Tuning Pegs/Machine Heads
On either side of the guitar headstock are the machine heads, used for tuning the pitch of the instrument. While many traditional stringed musical instruments feature mechanisms mainly depending on friction to hold the strings, guitar machine heads feature gears for this task. The gears impede any movements of the capstan independent of the knob. Also, the gears can be oiled and allow more precision in tuning.
These apparatus differ from a classical guitar to a modern or folk guitar. For the classical guitar, the machine heads are located on the two sides of the headstock. The gears in this case are exposed, usually slotted in ornate braces above plastic tuning knobs. The modern steel – stringed guitar has these gears encased in metal housing, unexposed. This design offers more protection to the gears. The gears inside are lubricated permanently. Additionally, the machine heads are placed on the backside of the headstock, as opposed to their classical counterparts.

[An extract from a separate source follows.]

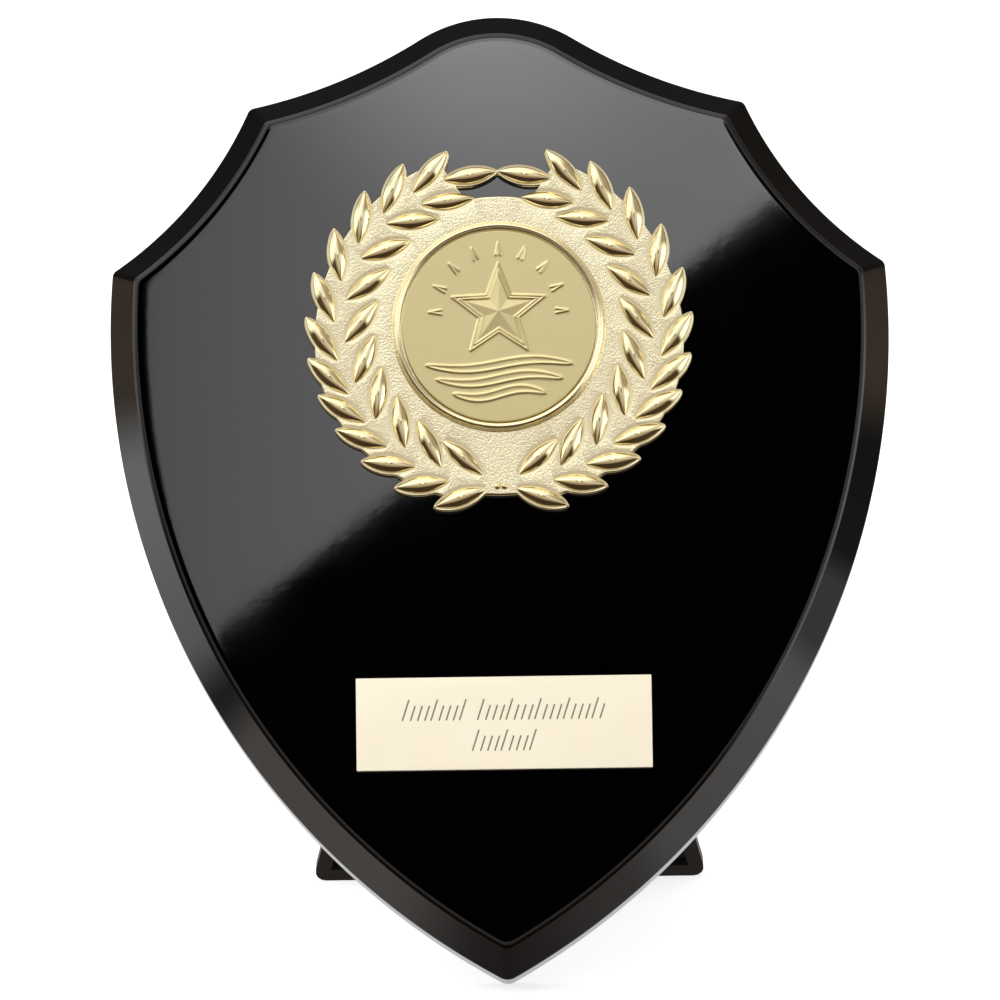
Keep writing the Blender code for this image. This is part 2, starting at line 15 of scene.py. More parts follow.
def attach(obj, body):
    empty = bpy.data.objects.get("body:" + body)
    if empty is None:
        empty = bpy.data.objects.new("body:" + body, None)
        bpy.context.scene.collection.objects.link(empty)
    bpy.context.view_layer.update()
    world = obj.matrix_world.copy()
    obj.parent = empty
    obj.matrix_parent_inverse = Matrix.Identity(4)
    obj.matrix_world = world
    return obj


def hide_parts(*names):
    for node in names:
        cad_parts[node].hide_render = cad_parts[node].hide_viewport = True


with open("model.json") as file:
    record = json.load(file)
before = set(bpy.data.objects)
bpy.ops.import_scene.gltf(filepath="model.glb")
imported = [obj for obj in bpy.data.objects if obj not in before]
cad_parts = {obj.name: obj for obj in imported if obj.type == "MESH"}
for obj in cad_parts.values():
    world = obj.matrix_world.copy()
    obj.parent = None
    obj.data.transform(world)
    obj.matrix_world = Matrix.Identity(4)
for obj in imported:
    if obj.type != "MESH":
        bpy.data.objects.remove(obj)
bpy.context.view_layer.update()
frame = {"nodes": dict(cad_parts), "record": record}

The truss rod is a rugged metal bar running inside the entire guitar neck. The truss rod can be adjusted at the exposed end of the guitar neck, above the nut or at the other end, inside the guitar body. Apart from allowing the players to adjust the guitar action, the passive function of the truss rod is to add strength to the neck, prevent it from breaking under changes in the environment and physical trauma.
The truss rod, in general, includes two types: single action and dual action.
Single action truss rod allows players to bend the neck slightly backward. This type of truss rod is mainly the countermeasure to the neck bending to the tension of the strings over time. The main advantage of this truss rod lies in its weight and the ease for the guitar builder. However, it is much more vulnerable to the changes in the atmosphere, which could affect the neck to bend in either direction depending on the humidity.
On the other hand, dual action truss rods can either bend the neck to the tension of the string or to counter it. Dual action truss rods are heavier but also more rigid, and susceptible to the outside conditions. This type, in addition, permits the player to experiment with the truss rod, as while many people like to lower the action for easy and fast execution, there are those, myself included, like to sacrifice this pleasure for a more resonant sound.
The headstock head, or head of the headstock is the area which the manufacturers logo sits.
A volute is located on a scarf headstock joint and is a slight ridge on the weaker area to provide support and tuning stability to guitars with a headstock that is angled.
I like to provide clarity and so I will go into slightly more detail about what a volute is. A “Volute” or also known as a “carved heel” is a triangular reinforced beam located at the point between the headstock and the fretboard.
These are only relevant to tilted headstocks because the tilted headstock has a weak point at the point where the headstock and fretboard join (scarf joint).
This reinforced beam is a thickening of the wood usually triangular, as triangles are known to be the strongest form.
TonewoodHeadstocks are made from many tonewood types. The grain and density of each of these can affect how bright or mellow the tone is. Headstocks are always made from the same wood type as the guitar neck, which is most commonly (not limited to) Mahogany, Rosewood, and maple.
Like the instrument, the headstock has been developed and modified throughout the years. From sharing its design with the violin or the lute, the headstock of a guitar now has its own distinct shape.
Overall, every manufacturer and brand have adopted their very own head stock design however, they all are one of the three headstock types; straight, tilt or scarf headstocks.